A menos de tres meses de iniciar el nuevo gobierno la seguridad pública se mantiene como el problema número uno del país. La inseguridad afecta directa o indirectamente a la mayoría de los ciudadanos, al tejido social, la economía y la marca país. En dos décadas las cifras no han mejorado. Existen graves rezagos en la prevención, en la reacción, en la inteligencia y en la ministración de justicia. En los tres órdenes de gobierno.

Como en casi todos los quehaceres humanos, en seguridad no existen los milagros ni las soluciones mágicas. Tampoco las directrices políticas son suficientes. Cuando el andamiaje institucional es endeble, la capacidad de respuesta es mínima. Es el caso de la mayor parte de las instancias federales, estatales y municipales. Las secretarías o direcciones de seguridad que funcionan, a lo largo y ancho del país, son la excepción. La inseguridad es un mal omnipresente: territorial, institucional y social.

Gracias a la inseguridad generalizada, todos vivimos atentos al tema de la seguridad. Medidas preventivas para evitar riesgos personales y familiares, para evitar robos en casa habitación y en medios de transporte, para evitar robos y fraudes en tarjetas bancarias y otras monerías en internet. El tiempo y dinero invertido en el tema de seguridad se multiplica cuando se vive de una empresa o negocio.
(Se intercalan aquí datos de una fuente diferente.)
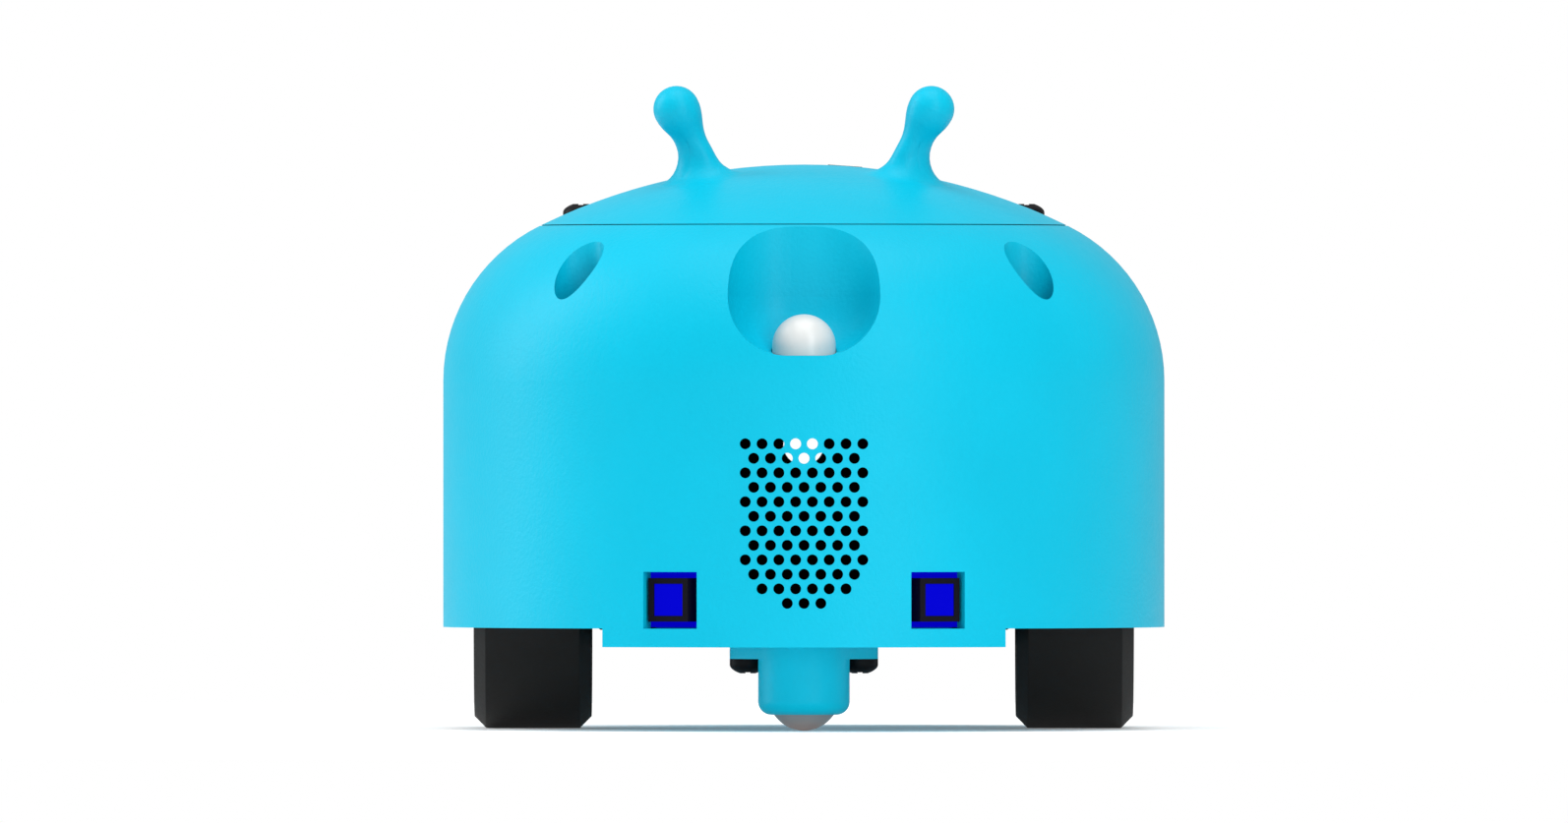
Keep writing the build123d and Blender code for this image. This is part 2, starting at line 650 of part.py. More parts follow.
with BuildPart() as output_shaft:
    with BuildSketch(Plane.YZ.offset(GEARBOX_IN - 3)):
        with Locations((AXLE_Y, AXLE_Z)):
            Circle(SHAFT_R)
            Rectangle(3 * SHAFT_R, SHAFT_FLATS, mode=Mode.INTERSECT)
    extrude(amount=SHAFT_OUT - GEARBOX_IN + 3)
    with BuildSketch(Plane.YZ.offset(GEARBOX_IN)):
        with Locations((AXLE_Y, AXLE_Z)):
            Circle(SHAFT_R)
    extrude(amount=GEARBOX_OUT - GEARBOX_IN)
save_pair(output_shaft, "output_shaft")

with BuildPart() as output_gear:
    with BuildSketch(Plane((GEARBOX_MID + OUTPUT_OFFSET, AXLE_Y, AXLE_Z),
                           x_dir=(0, 1, 0), z_dir=(1, 0, 0))):
        gear_sketch(OUTPUT_TEETH)
        Circle(SHAFT_R + 0.02, mode=Mode.SUBTRACT)
    extrude(amount=OUTPUT_FACE)
save_pair(output_gear, "output_gear")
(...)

No importe el giro o el tamaño, todos están en riesgo. Y si la prevención no funciona, la ayuda por parte de la autoridad, cuando existe, suele ser lenta y poco eficiente. El panorama es francamente desalentador.

Poco se sabe de los planes del próximo gobierno para combatir la inseguridad. Sabemos que tienen la intención de elevar la función a secretaría de Estado (a pesar de los fracasos anteriores). Las funciones de la nueva entidad, según se insinúa en la iniciativa que irá al Congreso, son de tal alcance que no queda claro en dónde quedarán temas como la gobernabilidad democrática, la seguridad nacional y otras vertientes de la seguridad que escapan a la seguridad pública como es la seguridad en las fronteras físicas, marítimas, aéreas y cibernética. Lo mismo sucede con el tema de la inteligencia.

Tampoco queda claro como esta nueva estructura ayudará a fortalecer la seguridad estatal y municipal. Puede tomar meses, o incluso años, adaptarse al nuevo esquema. Primero habrá que entenderlo para después ponerlo en marcha. Las corporaciones de seguridad, que aglutinan a cientos de miles, tendrán que conocer y sumarse a los nuevos esquemas. Los cambios provocan parálisis. Nadie se mueve hasta conocer los nuevos lineamientos y contar con instrucciones. ¿Y quién y como se manejarán los recursos para la seguridad?

En el tema de la seguridad, como quizás en ningún otro, abundan hoy en día las preguntas y escasean las respuestas. El tema desbordó ya a tres administraciones y, junto con la corrupción, está en el origen del enojo de los mexicanos, que derivó en un giro de 180° en las preferencias electorales.

El equipo encabezado por Peña Nieto ingenuamente pensó que era posible construir un nuevo México —al grito de las reformas estructurales— sobre las arenas movedizas de la corrupción y la inseguridad. Resultado: los frutos de las sonadas reformas apenas se reconocen en la cotidianeidad de los mexicanos, mientras que los avances de la inseguridad y la corrupción han tenido un efecto devastador en el ánimo y en la cotidianidad de los mexicanos. Los resultados electorales no son botón de muestra, sino el traje completo.

La agenda nacional es vasta y las responsabilidades del gobierno federal cubren un amplio espectro. Pero son las exigencias de la realidad las que marcan las prioridades. Desconocer el nivel de urgencia, gravedad y seriedad de la crisis de seguridad que vive el país podría marcar el inicio del fin del gobierno de la esperanza.